# SCORE!! New fence



## darryl (Mar 23, 2006)

Just thought I'd share. I was just getting off work today and my friend calls me up. He tells me he is at the recycling yard and there is some old metal fench that would be really cool for my graveyard, would I be interested. It has a bottom rail and a top rail and a third rail about six inches down from the top. Well he happens to be about 5 minutes from where I was working so I run down there. He had asked the guy in the yard and they said .80 cents a pound. so we figured each piece was about 20 pounds so we figure like $16.00 per piece at five pieces plus the gate and posts. So I'm thinking like a little over $100. Pretty cool fence but my wife is gonna kill me if I bring this home and tell her I just spend $100 for some fence that will just take up more room in the garage. So I figure I better not. So we go into the office where he takes the receipt and collects his money.

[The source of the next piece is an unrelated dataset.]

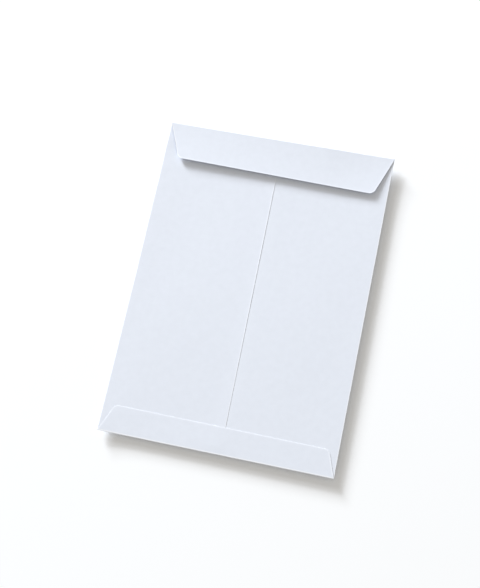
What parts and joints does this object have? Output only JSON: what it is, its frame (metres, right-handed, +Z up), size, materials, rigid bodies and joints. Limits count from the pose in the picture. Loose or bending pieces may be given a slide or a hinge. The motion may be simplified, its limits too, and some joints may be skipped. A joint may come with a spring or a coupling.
{
  "type": "paper envelope",
  "caption": "Plain pocket envelope folded from a sheet of paper: tall body with a lapped back seam, glued bottom flap and open top flap with slanted sides",
  "frame": {"origin": "middle of the envelope's outline, at the height of the surface it lies on", "axes": "+Y runs up the sheet to the fold of the top flap, +X runs across it to the right as the back is read, +Z points up out of the back with its seam and flaps"},
  "size_m": [0.229, 0.324, 0.0086],
  "materials": {
    "paper": "uncoated white paper, matt, faintly cool"
  },
  "bodies": {
    "root": {"envelope": "paper"}
  },
  "joints": []
}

Everyone knows him there because he has a computer recycling business and goes there all the time. So were coming out of the office and these guys are loading this fence in his truck and I'm like, I don't know if I should spend this much on this fence. He tells me not to worry the guy is really cool. So we get to the truck and we help these guys load this up and my friend reaches in his pocket for some money and ask how much. The guy says something like the scales broke (I couldn't understand him) and says $20!!! So my friend gives him $20 bucks and then tells me not to worry about the money, he's eaten at my house plenty of times and now were even. I'll try to get some pics soon.


----------



## darryl (Mar 23, 2006)

Here's apicture with the finials added. I bought these last year and they fit great, what a lucky day!!!  New graveyard fence picture by darrylqmiller - Photobucket
Thats the gate, the other sectiona are about six foot long.


----------



## Sickie Ickie (Jun 20, 2006)

Sweeeeeeeet! Now to hide it in the garage........


----------



## Liam (Mar 23, 2007)

Right on, what an awesome find! That fence looks great with the finials. What a deal for an amazing cemetary fence.


----------



## One of the Devils Rejects (Jul 16, 2006)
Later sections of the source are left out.